—Order, Supreme Court, New York County (Joan C. Sudolnik, J.), entered June 1, 1993, which granted defendant’s motion to suppress physical evidence and a post-arrest statement by defendant, who had been charged with one count of criminal possession of a weapon in the third degree, unanimously reversed, on the law, and the case remanded for further proceedings.

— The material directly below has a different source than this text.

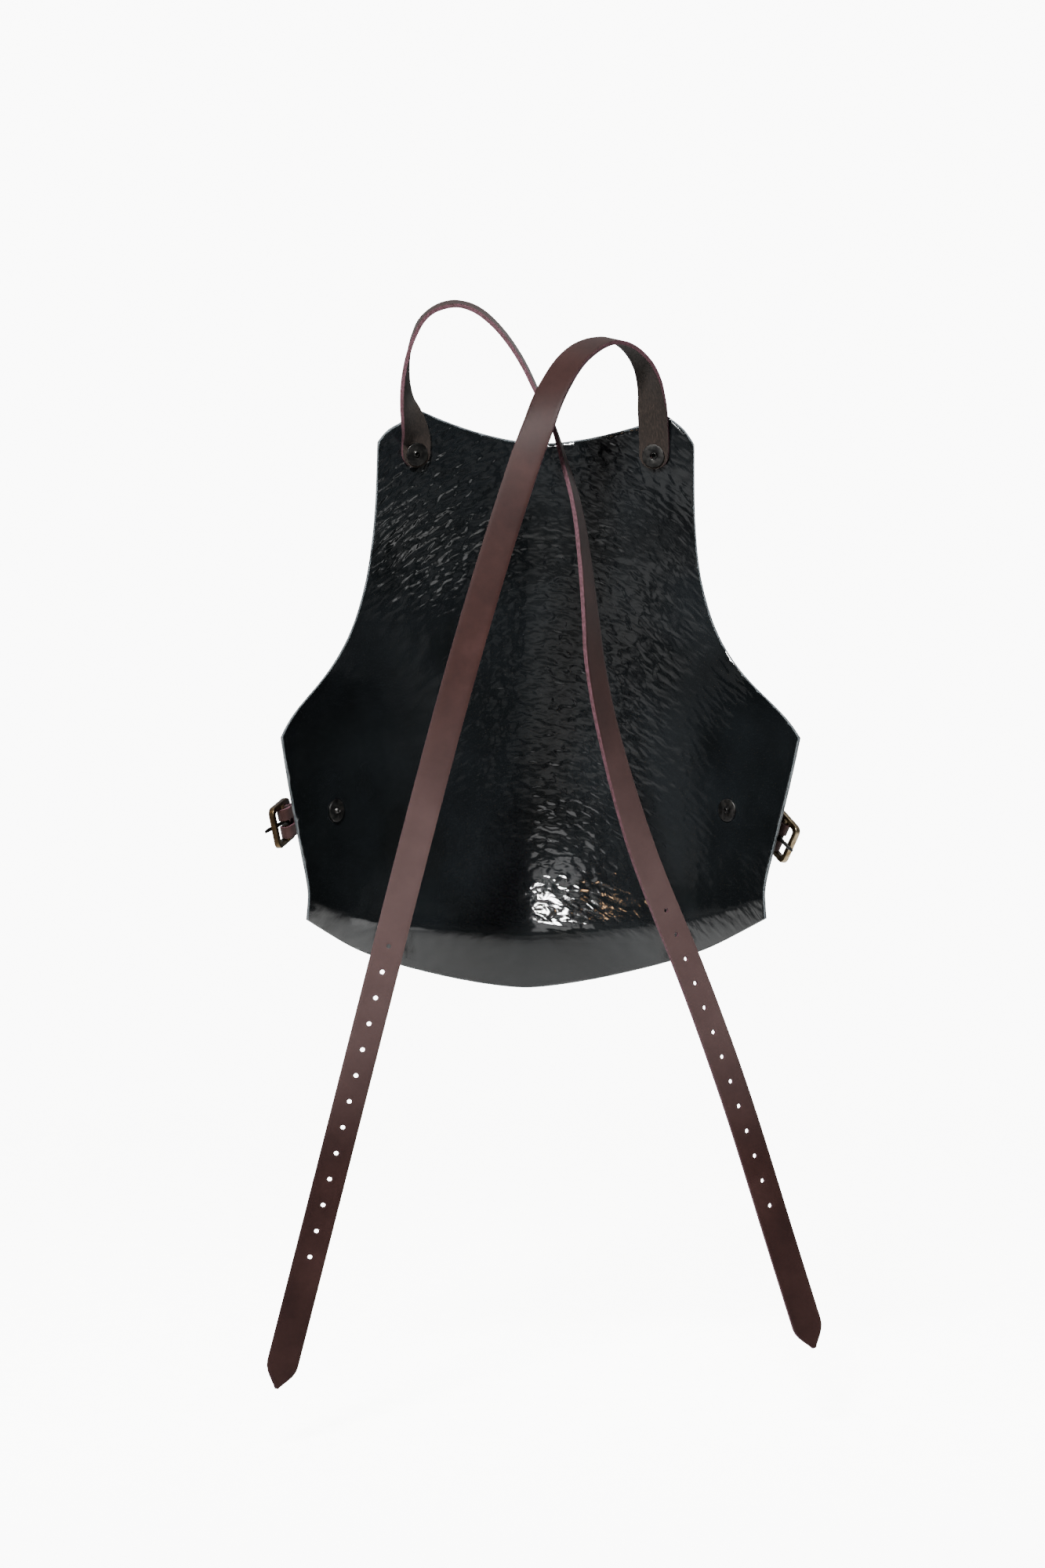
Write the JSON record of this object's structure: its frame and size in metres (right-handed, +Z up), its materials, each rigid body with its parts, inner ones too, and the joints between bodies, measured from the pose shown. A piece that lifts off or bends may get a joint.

The testimony at the suppression hearing by the arresting officer, a 13-year veteran of the New York City Police Department, was that while on patrol in plainclothes, driving past the corner of 159 Street and Amsterdam Avenue in New York County at 12:10 a.m. on January 7, 1993, he observed a group of people standing around. He noticed that one of them, defendant, established eye contact with him. Defendant then began to behave nervously, and as he was turning away from the officer’s view and walking away, reached into his waistband, and began removing a dark object. The officer and his partner then exited the vehicle, guns bolstered, and directed defendant to stop and to show his hands. The defendant continued to turn away, completed the removal of the dark object from his waistband, tossed it into a pile of trash bags, and began walking away from the officers. The partner grabbed defendant, and the arresting officer quickly recovered a weapon from among the trash bags and placed defendant under arrest.
Contrary to defendant’s assertion, therefore, his discarding the gun was “not precipitated by any illegal police conduct, and thus constituted a calculated, voluntary abandonment” (People v Dawkins, 201 AD2d 336, 337, lv denied 83 NY2d 851, citing People v Boodle, 47 NY2d 398, 404). Concur—Ellerin, J. P., Ross, Asch, Rubin and Williams, JJ.